The washerwomen were at the spring, beating their laundry with broom sticks. Sticks, that is, of broom: the plant, genet, which, by the by, gave the Plantagenets their name, after the habit of Richard I who liked wearing a sprig of it in his hat, to give him a jaunty air and so fool people into thinking he wasn’t after the throne at all, but was in fact far more interested in horticulture.

Quay staggered ashore looking, no doubt, rather grubby and the worse for wear. What were the washerwomen to do? True to their calling, they pushed him into the spring and began to beat the stains out of him. The legend says they tried to kill him, but I am standing up in their defence: they just wanted him to have a bath and a nice clean set of clothes, and if he didn’t have a spare suit with him, they might as well kill two birds with one stone.

Unfortunately they nearly did just that, and left him for dead face down in the spring. But Quay was a proto-saint, and the waters had mysterious healing properties; and instead of drowning, he was revived.

One: he couldn’t have proved his saintliness if it weren’t for the washerwomen. Two: he couldn’t have proved the healing quality of the waters if he hadn’t had a lie-down in them.

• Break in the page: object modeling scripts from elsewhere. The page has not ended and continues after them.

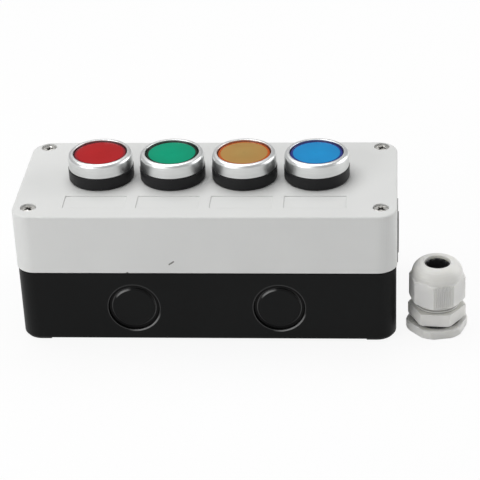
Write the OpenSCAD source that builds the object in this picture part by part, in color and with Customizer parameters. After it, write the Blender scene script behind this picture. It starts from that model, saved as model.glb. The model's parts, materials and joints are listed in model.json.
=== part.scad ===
// Pushbutton control station: a two-part plastic enclosure with four illuminated
// pushbuttons for 22 mm holes, and the cable gland that stands loose beside it.
// The origin is the middle of the underside, +Z is up and -Y is the front.

/* [Enclosure] */
// Outside length of the cover
box_length = 167; // [162:1:190]
// Outside width of the cover
box_width = 72.8; // [70:0.1:90]
// Height from the feet to the top of the cover
box_height = 62; // [62:0.2:76]
// Height of the joint between the base and the cover
split_height = 34.5; // [32:0.1:37]
// Radius of the upright corners
corner_r = 9; // [8:0.5:11]
// Wall of the cover
cover_wall = 2.4; // [2:0.1:2.8]
// Thickness of the cover's top
cover_top = 2.8; // [2:0.1:3.4]
// Rounding along the cover's top edge
cover_edge_r = 0.9; // [0.6:0.1:1.2]
// How far the base's sides stand back from the cover's
base_inset = 0.4; // [0.2:0.1:0.8]
// Thickness of the base's floor
base_floor = 3; // [2.4:0.1:4]
// Rounding along the base's bottom edge
base_edge_r = 1; // [0.5:0.1:1.6]
// Height of the feet under the base
foot_height = 0.6; // [0.4:0.1:1.2]
// Length of each corner foot
foot_length = 13; // [10:1:16]
// Thickness of the rubber seal between base and cover
seal_thickness = 0.6; // [0.4:0.1:1]

/* [Cover screws] */
// Distance from each side of the cover to its screws, before the offset of the row
screw_inset = 7.1; // [6.8:0.1:7.4]
// Diameter of the screw heads
screw_head_d = 6.6; // [6:0.1:7]
// Diameter of the screw shanks
screw_shank_d = 3.8; // [3.4:0.1:4]
// Length of the screws under the head
screw_length = 40; // [36:1:44]
// How far the screw heads lie below the cover's top
screw_recess = 0.5; // [0.2:0.1:1.2]

/* [Labels] */
// Length of each label recess
label_length = 27; // [20:1:30]
// Width of each label recess
label_width = 11; // [8:0.5:12]
// Depth of each label recess
label_depth = 0.3; // [0.2:0.1:0.8]

/* [Cable entries] */
// Diameter of the disc that is knocked out
knockout_d = 18.8; // [18:0.1:20.4]
// Width of the groove around the disc
knockout_groove = 1.9; // [1.6:0.1:2.6]
// Height of the centres of the front and back discs
knockout_height = 16.7; // [16:0.1:18]
// Wall that is left at a disc
knockout_wall = 2; // [1.8:0.1:2.4]
// Radius of the tongue that rises from the base at each end
tongue_r = 15; // [14:0.5:17]
// Height of the centre of the tongue's arch and of its disc
tongue_height = 35; // [34.5:0.5:37]
// How far the tongues stand out from the cover's ends
tongue_proud = 0.3; // [0.2:0.1:1]
// How far the end discs stand out from the tongues
disc_proud = 0.3; // [0.2:0.1:1]

/* [Wall mounting] */
// Distance between the mounting holes along the box
mounting_length = 120; // [112:1:126]
// Distance between the mounting holes across the box
mounting_width = 44; // [40:1:46]
// Diameter of the mounting holes
mounting_hole_d = 5.8; // [5.3:0.1:6]

/* [Pushbuttons] */
// How far the pushbuttons and the cover screws stand behind the middle of the box
row_offset = 2; // [0:0.1:2]
// Distance between neighbouring pushbuttons
button_pitch = 32; // [31:0.5:36]
// Diameter of the hole in the cover for each pushbutton
panel_hole_d = 22.3; // [22.2:0.1:22.8]
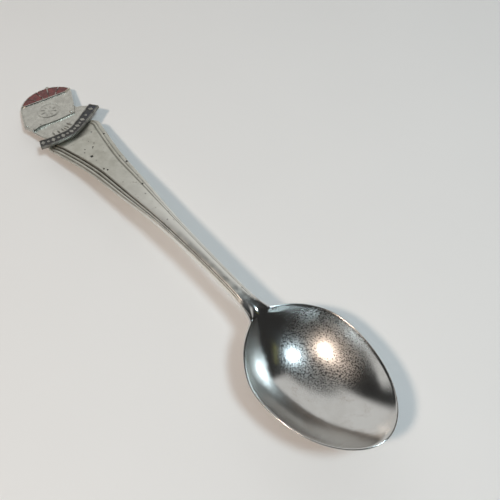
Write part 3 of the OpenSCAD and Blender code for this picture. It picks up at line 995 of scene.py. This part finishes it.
def table_top():
    m = Shader("table")
    colour = m.blend(m.noise(0.03, 3), (0.8, 0.795, 0.785), (0.775, 0.77, 0.76))
    rough = m.span(m.noise(0.4, 3), 0.3, 0.7, 0.55, 0.65)
    normal = m.bump(m.noise(1.2, 3), 0.00002, 0.2)
    m.set(Base_Color=colour, Roughness=rough, Specular_IOR_Level=0.25, Normal=normal)
    return m.material


# --- surroundings ---------------------------------------------------------------------------------

WARM_WAY = (-0.63, -0.498, 1.0)             # towards the lights, as table_way takes them
COOL_WAY = (0.395, -0.16, 1.0)
FILL_WAY = (0.0, -0.3, 1.0)
LIGHT_FAR = 0.6
WARM = (1.0, 0.82, 0.69)
COOL = (0.72, 0.9, 1.0)
LIT_AT = (25.0, 0.0, 3.0)                   # the place in the bowl that the lights point at
WALL_LEVEL, BAND_LEVEL, ROOM_LEVEL = 0.7, 0.7, 0.035
ROOM_COLOUR = (1, 1, 0.98)
STRIP_COLOUR = (14.0, 14.0, 4.0)            # brighter than the rest, and yellow
TABLE_HALF = 1.5


def make_light(name, way, colour, power, across):
    data = bpy.data.lights.new(name, "AREA")
    data.shape = "DISK"
    data.size = across
    data.energy = power
    data.color = colour
    light = bpy.data.objects.new(name, data)
    bpy.context.scene.collection.objects.link(light)
    towards = table_way(*way).normalized()
    light.location = Vector(place(*LIT_AT)) + towards * LIGHT_FAR
    light.rotation_mode = "QUATERNION"
    light.rotation_quaternion = towards.to_track_quat("Z", "Y")
    return light


def make_world():
    """A dark room with a wide pale wall across the table, a low pale band and a bright strip."""
    world = bpy.data.worlds.new("room")
    bpy.context.scene.world = world
    world.use_nodes = True
    tree = world.node_tree
    background = tree.nodes["Background"]

    def add(kind, inputs=(), **settings):
        node = tree.nodes.new(kind)
        for key, value in settings.items():
            setattr(node, key, value)
        for i, value in enumerate(inputs):
            if isinstance(value, bpy.types.NodeSocket):
                tree.links.new(value, node.inputs[i])
            else:
                node.inputs[i].default_value = value
        return node.outputs[0]

    def calc(operation, a, b=0.0):
        return add("ShaderNodeMath", (a, b), operation=operation)

    def step(value, low, high):
        ends = (value, low, high, 0.0, 1.0)
        return add("ShaderNodeMapRange", ends, interpolation_type="SMOOTHSTEP")

    def between(value, rise, fall):
        return calc("MULTIPLY", step(value, *rise), step(value, *fall))

    way = tree.nodes.new("ShaderNodeTexCoord").outputs["Generated"]

    def part(direction):
        node = tree.nodes.new("ShaderNodeVectorMath")
        node.operation = "DOT_PRODUCT"
        tree.links.new(way, node.inputs[0])
        node.inputs[1].default_value = direction
        return node.outputs["Value"]

    right, away, up = part(table_way(1, 0)), part(table_way(0, 1)), part((0, 0, 1))
    bearing = calc("ARCTAN2", right, away)
    wall = calc("MULTIPLY", between(bearing, (-1.15, -0.95), (0.95, 0.8)), step(up, 0.84, 0.76))
    low = calc("MULTIPLY", between(bearing, (-2.5, -2.1), (-1.25, -1.5)), step(up, 0.2, 0.14))
    strip = between(bearing, (1.28, 1.34), (1.84, 1.78))
    strip = calc("MULTIPLY", strip, between(up, (0.585, 0.6), (0.635, 0.62)))
    level = calc("ADD", calc("MULTIPLY", wall, WALL_LEVEL), calc("MULTIPLY", low, BAND_LEVEL))
    level = calc("ADD", level, ROOM_LEVEL)
    mixed = tree.nodes.new("ShaderNodeMix")
    mixed.data_type = "RGBA"
    tree.links.new(strip, mixed.inputs[0])
    mixed.inputs[6].default_value = (*ROOM_COLOUR, 1)
    mixed.inputs[7].default_value = (*STRIP_COLOUR, 1)
    tree.links.new(mixed.outputs[2], background.inputs[0])
    tree.links.new(level, background.inputs[1])


def make_stage():
    floor = bpy.data.meshes.new("table")
    z = min(cad_lo.z, 0.0)
    corners = [(x * TABLE_HALF, y * TABLE_HALF, z) for x, y in ((-1, -1), (1, -1), (1, 1), (-1, 1))]
    floor.from_pydata(corners, [], [(0, 1, 2, 3)])
    table = bpy.data.objects.new("table", floor)
    bpy.context.scene.collection.objects.link(table)
    floor.materials.append(table_top())


# --- making ---------------------------------------------------------------------------------------

hand_in(make_spoon(), "spoon_body", plated_steel())
hand_in(make_plate(), "badge_plate", badge_metal())
hand_in(make_solder(), "solder_joint", solder_metal())
red = red_enamel()
for i in range(CELLS):
    name = f"red_enamel_{i + 1}"
    hand_in(make_pool(name, cap_cell(i)), name, red)
dark = dark_enamel()
ornaments = [ornament(i) for i in range(ORNAMENTS)]
hand_in(make_pool("scroll_enamel", scroll_ground(), ornaments), "scroll_enamel", dark)

make_stage()
make_world()
make_light("warm_light", WARM_WAY, WARM, power=1.6, across=0.08)
make_light("cool_light", COOL_WAY, COOL, power=1.38, across=0.15)
fill = make_light("fill_light", FILL_WAY, (1.0, 1.0, 1.0), power=0.65, across=0.9)
fill.visible_glossy = False
bpy.context.scene.view_settings.view_transform = "Standard"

So it was a little mean-spirited of him to banish all broom from growing in the surrounding heathland, where it continues not to grow to this day. 

The washerwomen had to find something else to beat their linens with, and turned to their dearest ones and said, “Look, Husband: that nit Quay has lost us our broom sticks, so can you make us some paddles to beat our washing (and any passing would-be saints) with?” 

And so progress took its course, and the paddle was invented; and the women continued to gather and to bemoan their lot at the hands of saintly men, right up until the day when someone said, “Can nobody rid us of this turbulent priest-baiting lot?” and the washing machine was invented.

I can’t help thinking that something has gone out of our lives as a result. All that healthy exercise, for a start: and how is the next man, sailing in on a stone boat, going to win his saint-hood? 

Maybe the answer lies in the pile of ironing. It’s got to be good for something.